Espejos negros
Desde el primitivo recurso del agua en cuencos hasta el uso de piedras preciosas lustradas, pasando por el vidrio o cristal de roca fusionado con metal y los cristales azogados de la actualidad, las superficies de los espejos han variado a lo largo del tiempo. Independientemente de su manifestación física, el poder inquietante de los espejos para duplicar la realidad ha asumido diferentes formas en la ficción fantástica. Borges ya advertía lo ominoso que reside en la capacidad de duplicación de los espejos en El libro de los seres imaginarios (1957). Obra que a su vez recreó el escritor inglés China Mieville en su novela El azogue (2006), donde retoma la guerra entre los humanos y los “Imagos” planteada por el autor argentino en el relato Animales de los espejos. Esa inquietante manifestación física de la sospecha que despierta la simetría, el doble que habita en los reflejos. Desde la Antigüedad, el arte de la adivinación por medio de espejos, la cristalomancia, fue practicado por magos y brujas. Como las de Tesalia, de quienes se dice que escribían sus oráculos en espejos con sangre humana, así como se rumorea enseñaron a Pitágoras a adivinar sosteniendo un espejo sobre su hombro en dirección hacia la Luna. Que la ciencia confluyera con la magia y la alquimia no debería ser un hecho para observar con condescendencia desde el presente en que la relación inmaterial con la tecnología nos lleva a atribuirle cualidades mágicas. Como, por ejemplo, confiar la gestión de la incertidumbre futura a unos señores que administran algoritmos indescifrables desde sus castillos infranqueables de Silicon Valley o Wall Street, al igual que en otras épocas lo hacían los centurio- nes romanos al adivinar el resultado de las batallas en las vísceras de animales. A esa relación pendular entre la superstición y la ciencia y la tecnología nos remite la serie de la que habla todo el mundo: Black Mirror.
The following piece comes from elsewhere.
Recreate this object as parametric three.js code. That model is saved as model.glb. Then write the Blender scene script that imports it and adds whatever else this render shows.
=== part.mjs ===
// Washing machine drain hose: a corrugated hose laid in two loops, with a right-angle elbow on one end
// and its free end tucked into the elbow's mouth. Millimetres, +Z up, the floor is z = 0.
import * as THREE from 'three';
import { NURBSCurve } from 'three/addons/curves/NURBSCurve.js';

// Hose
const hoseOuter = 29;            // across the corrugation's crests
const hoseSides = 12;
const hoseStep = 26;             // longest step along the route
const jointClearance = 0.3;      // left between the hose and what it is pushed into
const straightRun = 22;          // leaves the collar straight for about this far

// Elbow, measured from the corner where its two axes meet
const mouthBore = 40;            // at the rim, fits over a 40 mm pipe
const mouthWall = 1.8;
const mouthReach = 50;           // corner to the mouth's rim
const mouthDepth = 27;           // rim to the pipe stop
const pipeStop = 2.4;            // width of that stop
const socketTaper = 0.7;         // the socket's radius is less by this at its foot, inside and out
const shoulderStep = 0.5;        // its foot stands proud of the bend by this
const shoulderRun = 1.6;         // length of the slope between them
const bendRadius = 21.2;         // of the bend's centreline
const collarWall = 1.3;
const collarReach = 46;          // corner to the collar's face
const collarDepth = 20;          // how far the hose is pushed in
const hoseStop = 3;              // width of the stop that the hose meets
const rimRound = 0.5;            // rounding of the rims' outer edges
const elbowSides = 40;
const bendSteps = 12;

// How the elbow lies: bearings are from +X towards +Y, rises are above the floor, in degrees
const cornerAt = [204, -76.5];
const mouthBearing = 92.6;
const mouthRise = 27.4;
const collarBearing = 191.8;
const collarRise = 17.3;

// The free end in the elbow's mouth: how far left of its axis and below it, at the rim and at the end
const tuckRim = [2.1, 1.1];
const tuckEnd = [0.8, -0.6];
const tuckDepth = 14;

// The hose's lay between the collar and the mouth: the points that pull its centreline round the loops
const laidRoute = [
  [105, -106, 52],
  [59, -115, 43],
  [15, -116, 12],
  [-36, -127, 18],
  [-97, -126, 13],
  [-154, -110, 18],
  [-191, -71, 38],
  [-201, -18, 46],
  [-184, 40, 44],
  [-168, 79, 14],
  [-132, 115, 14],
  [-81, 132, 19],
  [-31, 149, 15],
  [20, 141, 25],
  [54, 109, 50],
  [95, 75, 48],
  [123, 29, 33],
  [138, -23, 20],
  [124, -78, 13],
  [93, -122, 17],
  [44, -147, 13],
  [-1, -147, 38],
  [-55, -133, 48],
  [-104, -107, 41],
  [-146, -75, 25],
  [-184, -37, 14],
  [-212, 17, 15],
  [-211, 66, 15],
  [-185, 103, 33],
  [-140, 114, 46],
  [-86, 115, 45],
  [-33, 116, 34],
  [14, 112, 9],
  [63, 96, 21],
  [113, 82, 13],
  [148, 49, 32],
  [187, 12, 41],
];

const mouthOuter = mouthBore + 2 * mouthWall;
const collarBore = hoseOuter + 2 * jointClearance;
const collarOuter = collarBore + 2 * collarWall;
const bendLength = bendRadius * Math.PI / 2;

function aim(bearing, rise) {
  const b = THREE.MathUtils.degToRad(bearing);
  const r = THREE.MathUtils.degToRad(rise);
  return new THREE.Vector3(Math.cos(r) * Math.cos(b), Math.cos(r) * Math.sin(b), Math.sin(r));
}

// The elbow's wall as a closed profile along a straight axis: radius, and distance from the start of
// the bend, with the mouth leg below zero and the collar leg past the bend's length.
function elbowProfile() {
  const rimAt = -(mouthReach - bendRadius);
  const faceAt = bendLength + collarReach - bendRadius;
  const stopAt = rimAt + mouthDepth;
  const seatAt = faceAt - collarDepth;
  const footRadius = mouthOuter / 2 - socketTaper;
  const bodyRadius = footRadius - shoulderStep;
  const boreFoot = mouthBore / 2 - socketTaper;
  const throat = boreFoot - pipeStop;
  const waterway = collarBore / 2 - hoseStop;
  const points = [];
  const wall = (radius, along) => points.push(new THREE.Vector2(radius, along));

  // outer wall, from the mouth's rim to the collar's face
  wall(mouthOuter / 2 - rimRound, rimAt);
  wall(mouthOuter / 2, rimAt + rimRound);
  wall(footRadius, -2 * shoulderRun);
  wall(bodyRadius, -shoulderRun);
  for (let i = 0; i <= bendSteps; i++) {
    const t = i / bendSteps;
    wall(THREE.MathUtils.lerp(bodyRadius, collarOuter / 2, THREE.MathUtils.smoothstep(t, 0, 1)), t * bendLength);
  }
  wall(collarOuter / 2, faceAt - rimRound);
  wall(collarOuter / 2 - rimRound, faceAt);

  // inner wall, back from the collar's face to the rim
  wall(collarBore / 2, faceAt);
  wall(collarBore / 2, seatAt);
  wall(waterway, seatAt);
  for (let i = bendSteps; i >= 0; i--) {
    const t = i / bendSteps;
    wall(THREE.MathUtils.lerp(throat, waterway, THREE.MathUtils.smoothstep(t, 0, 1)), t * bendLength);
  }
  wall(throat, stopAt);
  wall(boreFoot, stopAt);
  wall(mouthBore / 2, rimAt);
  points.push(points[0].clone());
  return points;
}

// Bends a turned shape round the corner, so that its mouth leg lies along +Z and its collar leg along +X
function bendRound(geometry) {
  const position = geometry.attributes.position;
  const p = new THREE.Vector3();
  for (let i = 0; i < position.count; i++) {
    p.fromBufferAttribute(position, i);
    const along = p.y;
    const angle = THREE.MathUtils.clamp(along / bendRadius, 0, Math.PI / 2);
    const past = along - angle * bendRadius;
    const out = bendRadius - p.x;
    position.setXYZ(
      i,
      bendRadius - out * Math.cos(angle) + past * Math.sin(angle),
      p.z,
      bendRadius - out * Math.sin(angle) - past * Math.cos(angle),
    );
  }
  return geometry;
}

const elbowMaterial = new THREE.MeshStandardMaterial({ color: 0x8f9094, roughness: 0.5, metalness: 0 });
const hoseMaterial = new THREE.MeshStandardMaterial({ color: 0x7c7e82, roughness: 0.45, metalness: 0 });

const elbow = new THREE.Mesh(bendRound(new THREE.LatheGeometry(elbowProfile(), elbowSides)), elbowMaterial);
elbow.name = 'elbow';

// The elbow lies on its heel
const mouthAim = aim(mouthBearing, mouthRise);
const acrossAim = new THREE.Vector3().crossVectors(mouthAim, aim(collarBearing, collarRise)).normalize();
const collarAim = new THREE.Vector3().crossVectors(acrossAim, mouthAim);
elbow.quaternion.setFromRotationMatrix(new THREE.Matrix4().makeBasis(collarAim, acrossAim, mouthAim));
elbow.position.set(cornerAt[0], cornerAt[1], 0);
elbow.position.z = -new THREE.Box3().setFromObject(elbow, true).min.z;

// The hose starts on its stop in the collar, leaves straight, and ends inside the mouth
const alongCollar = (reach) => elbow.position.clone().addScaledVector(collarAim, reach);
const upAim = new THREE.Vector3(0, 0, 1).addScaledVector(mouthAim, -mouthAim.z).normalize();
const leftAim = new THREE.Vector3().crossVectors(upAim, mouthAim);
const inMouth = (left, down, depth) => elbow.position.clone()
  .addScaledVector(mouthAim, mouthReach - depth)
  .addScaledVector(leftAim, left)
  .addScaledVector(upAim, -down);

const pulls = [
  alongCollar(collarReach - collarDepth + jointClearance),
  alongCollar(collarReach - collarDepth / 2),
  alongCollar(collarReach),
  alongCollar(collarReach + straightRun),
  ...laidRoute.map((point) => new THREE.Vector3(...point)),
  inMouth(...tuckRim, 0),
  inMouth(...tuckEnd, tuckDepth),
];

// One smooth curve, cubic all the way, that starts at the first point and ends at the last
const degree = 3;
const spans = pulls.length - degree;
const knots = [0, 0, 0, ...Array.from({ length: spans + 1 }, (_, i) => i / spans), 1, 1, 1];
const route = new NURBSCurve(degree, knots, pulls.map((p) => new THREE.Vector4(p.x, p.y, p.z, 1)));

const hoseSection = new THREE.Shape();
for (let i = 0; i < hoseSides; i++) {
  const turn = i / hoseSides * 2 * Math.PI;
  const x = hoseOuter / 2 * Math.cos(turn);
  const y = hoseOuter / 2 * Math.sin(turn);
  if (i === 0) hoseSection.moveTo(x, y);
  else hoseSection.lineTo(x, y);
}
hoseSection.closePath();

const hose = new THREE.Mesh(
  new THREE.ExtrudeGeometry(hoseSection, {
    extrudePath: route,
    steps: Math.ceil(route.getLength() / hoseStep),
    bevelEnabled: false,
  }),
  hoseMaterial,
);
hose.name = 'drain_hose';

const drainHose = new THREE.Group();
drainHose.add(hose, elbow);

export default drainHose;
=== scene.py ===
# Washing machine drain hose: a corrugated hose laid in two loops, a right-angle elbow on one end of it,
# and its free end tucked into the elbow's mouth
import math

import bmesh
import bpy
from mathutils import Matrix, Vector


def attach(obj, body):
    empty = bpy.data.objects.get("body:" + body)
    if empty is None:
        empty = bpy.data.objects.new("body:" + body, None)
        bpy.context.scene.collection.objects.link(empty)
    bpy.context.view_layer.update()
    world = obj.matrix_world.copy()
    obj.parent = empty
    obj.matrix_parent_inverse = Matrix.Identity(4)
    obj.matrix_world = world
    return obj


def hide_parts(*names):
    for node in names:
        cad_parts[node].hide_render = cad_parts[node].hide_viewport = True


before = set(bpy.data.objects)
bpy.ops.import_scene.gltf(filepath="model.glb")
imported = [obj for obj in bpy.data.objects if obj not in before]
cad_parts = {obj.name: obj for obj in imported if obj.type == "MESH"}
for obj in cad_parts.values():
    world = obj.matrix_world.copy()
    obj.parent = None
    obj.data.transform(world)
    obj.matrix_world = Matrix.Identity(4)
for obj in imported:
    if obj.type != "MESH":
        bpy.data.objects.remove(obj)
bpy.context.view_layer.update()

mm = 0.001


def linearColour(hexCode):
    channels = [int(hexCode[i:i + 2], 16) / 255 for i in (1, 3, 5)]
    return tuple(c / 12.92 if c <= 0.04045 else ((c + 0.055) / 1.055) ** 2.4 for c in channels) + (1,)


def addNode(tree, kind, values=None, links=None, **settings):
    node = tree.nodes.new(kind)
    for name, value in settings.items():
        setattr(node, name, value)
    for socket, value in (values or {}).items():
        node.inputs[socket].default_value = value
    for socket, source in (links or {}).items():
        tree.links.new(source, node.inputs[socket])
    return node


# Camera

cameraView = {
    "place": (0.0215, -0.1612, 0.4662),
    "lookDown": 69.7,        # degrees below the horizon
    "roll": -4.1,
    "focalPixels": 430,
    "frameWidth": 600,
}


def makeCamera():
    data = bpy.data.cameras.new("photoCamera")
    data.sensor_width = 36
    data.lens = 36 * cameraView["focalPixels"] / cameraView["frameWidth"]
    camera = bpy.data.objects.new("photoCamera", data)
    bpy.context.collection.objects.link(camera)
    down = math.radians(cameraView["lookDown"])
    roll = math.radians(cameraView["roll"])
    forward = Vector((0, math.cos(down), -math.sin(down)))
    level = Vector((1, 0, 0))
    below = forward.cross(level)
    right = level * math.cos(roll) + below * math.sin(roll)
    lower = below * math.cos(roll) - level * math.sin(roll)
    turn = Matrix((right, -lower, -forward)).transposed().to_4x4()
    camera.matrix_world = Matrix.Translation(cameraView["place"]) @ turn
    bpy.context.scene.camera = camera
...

No parece casual que Charlie Brooker, su creador, haya escogido ese nombre (“espejo negro”, en castellano) con tanta polisemia para nombrar a una serie que especula, en su ambiguo sentido de reflejo y conjetura, con una imagen quebrada del futuro próximo. En su cuarta temporada, el realizador nos ofrece de nuevo seis historias con múltiples enfoques y soluciones estéticas para auscultar en las oscuras posibilidades del desarrollo tecnológico y, sobre todo, en la relación supersticiosa que tenemos con el progreso. El futuro llegó hace rato, pero no es como pensábamos. Sobre todo, cuando nos obliga a observar con desconfianza en esas superficies reflectantes que, como Maléfica, todos exhibimos de manera presumida con nosotros. Artilugios poderosos que nos vislumbran el porvenir a través del oráculo Google. O nos arrastran en la interactividad insomne y compulsiva a buscar el Santo Grial en el calor pálido y solitario de nuestras pantallas.